### What you need to do
Copy out each line of the material below with no changes.

▬▬▬▬▬▬▬▬▬▬

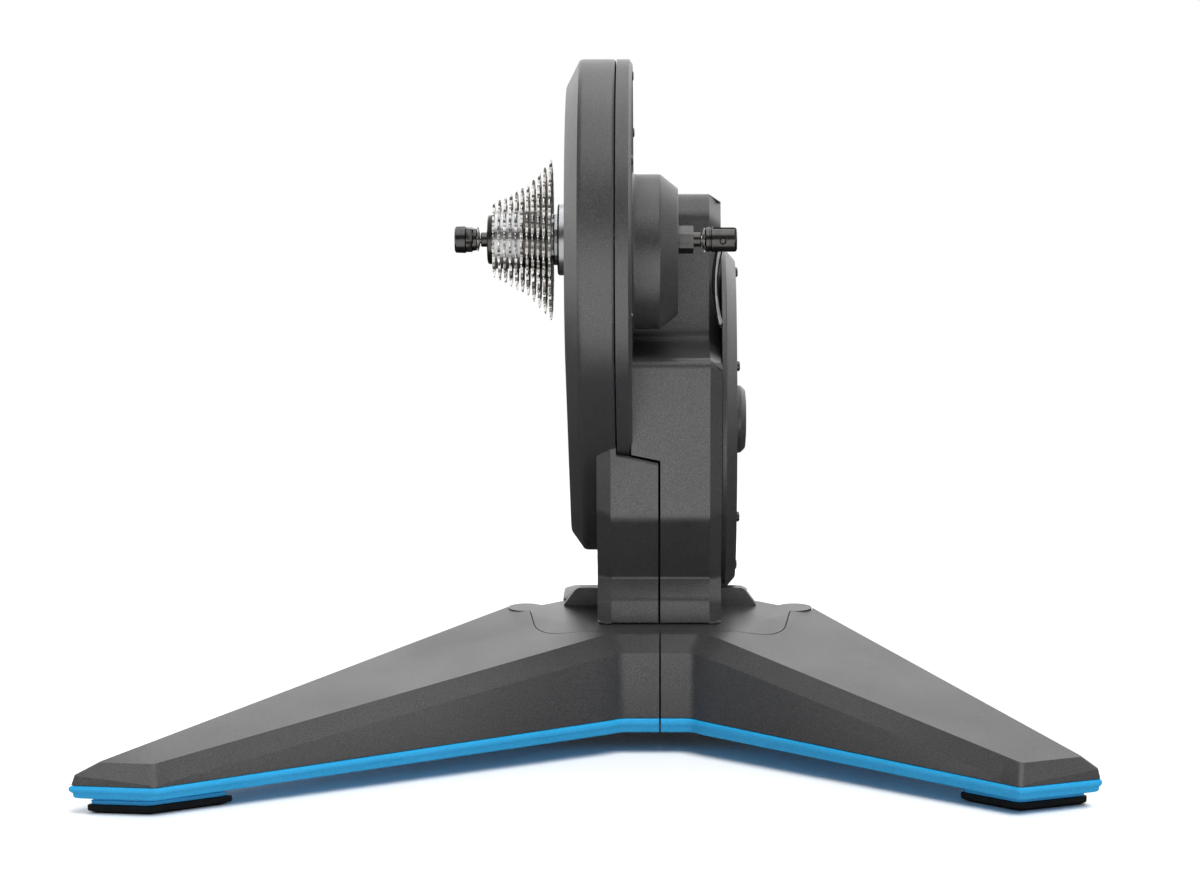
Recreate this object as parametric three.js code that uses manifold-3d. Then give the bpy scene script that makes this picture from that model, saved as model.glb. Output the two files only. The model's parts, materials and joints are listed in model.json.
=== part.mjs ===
// Direct drive bike trainer, seen from the front of the bicycle.
// Millimetres, +Z up, +X towards the quick-release lever, +Y towards the rear of the bicycle.
// Heights are above the floor; other places are measured from the middle of the bicycle and from its axle.
import * as THREE from "three";
import { mergeVertices } from "three/addons/utils/BufferGeometryUtils.js";
import Module from "manifold-3d";

const wasm = await Module();
wasm.setup();

// Overall places: X is across the bicycle, BACK is behind its axle, and heights are above the floor
const GAP = 0.3;
const OVERRUN = 2;
const SEAM_X = 46.2;
const SEAM_GAP = 2.4;
const SADDLE_TOP = 80;
const FLYWHEEL_RADIUS = 82;
const DRUM_CLEARANCE = 3;
const DRUM_RADIUS = FLYWHEEL_RADIUS + DRUM_CLEARANCE;
const HOUSING_WALL = 33;
const HOUSING_RADIUS = DRUM_RADIUS + HOUSING_WALL;
const HOUSING_LIFT = 2;
const FLYWHEEL_BACK = 120;
const FLYWHEEL_HEIGHT = SADDLE_TOP + HOUSING_LIFT + HOUSING_RADIUS;
const AXLE_RISE = 141;
const AXLE_HEIGHT = FLYWHEEL_HEIGHT + AXLE_RISE;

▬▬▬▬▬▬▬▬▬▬

### Solution to this exercise
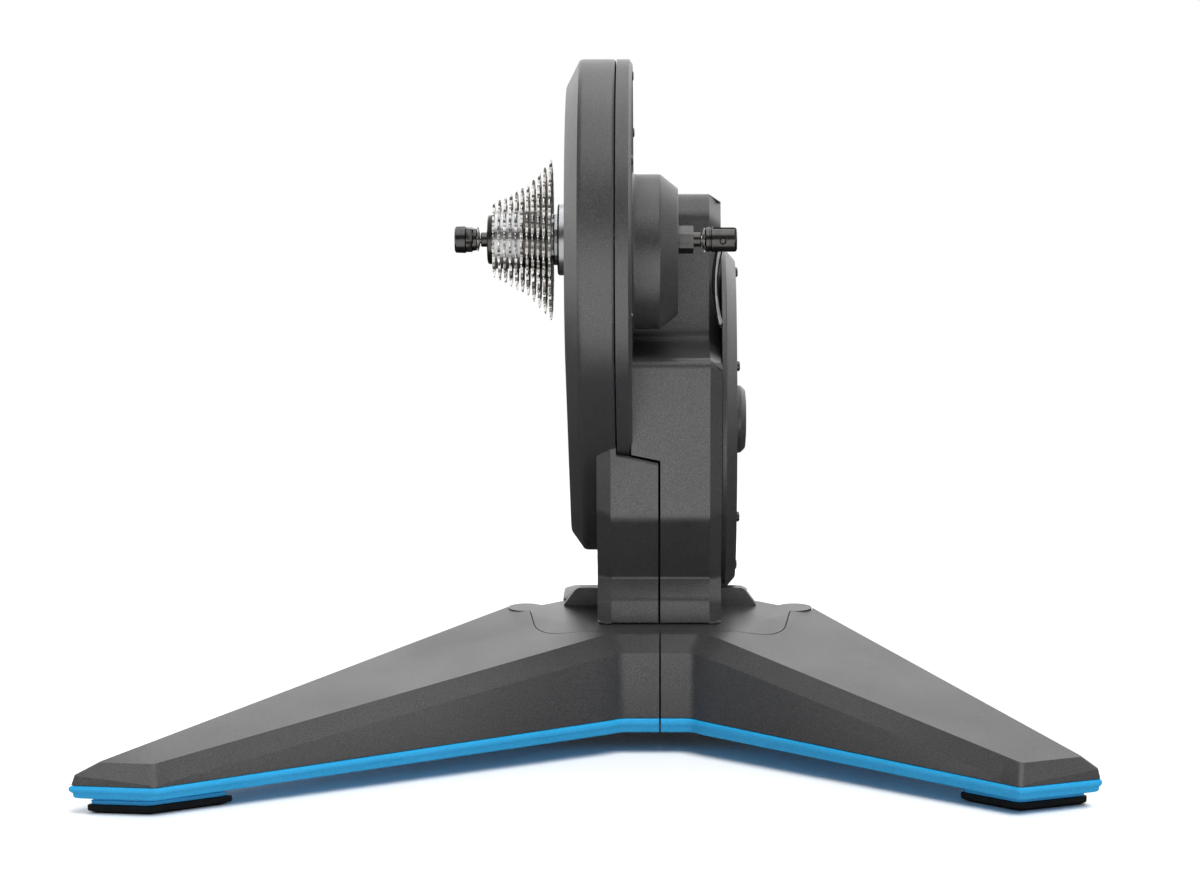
Recreate this object as parametric three.js code that uses manifold-3d. Then give the bpy scene script that makes this picture from that model, saved as model.glb. Output the two files only. The model's parts, materials and joints are listed in model.json.
=== part.mjs ===
// Direct drive bike trainer, seen from the front of the bicycle.
// Millimetres, +Z up, +X towards the quick-release lever, +Y towards the rear of the bicycle.
// Heights are above the floor; other places are measured from the middle of the bicycle and from its axle.
import * as THREE from "three";
import { mergeVertices } from "three/addons/utils/BufferGeometryUtils.js";
import Module from "manifold-3d";

const wasm = await Module();
wasm.setup();

// Overall places: X is across the bicycle, BACK is behind its axle, and heights are above the floor
const GAP = 0.3;
const OVERRUN = 2;
const SEAM_X = 46.2;
const SEAM_GAP = 2.4;
const SADDLE_TOP = 80;
const FLYWHEEL_RADIUS = 82;
const DRUM_CLEARANCE = 3;
const DRUM_RADIUS = FLYWHEEL_RADIUS + DRUM_CLEARANCE;
const HOUSING_WALL = 33;
const HOUSING_RADIUS = DRUM_RADIUS + HOUSING_WALL;
const HOUSING_LIFT = 2;
const FLYWHEEL_BACK = 120;
const FLYWHEEL_HEIGHT = SADDLE_TOP + HOUSING_LIFT + HOUSING_RADIUS;
const AXLE_RISE = 141;
const AXLE_HEIGHT = FLYWHEEL_HEIGHT + AXLE_RISE;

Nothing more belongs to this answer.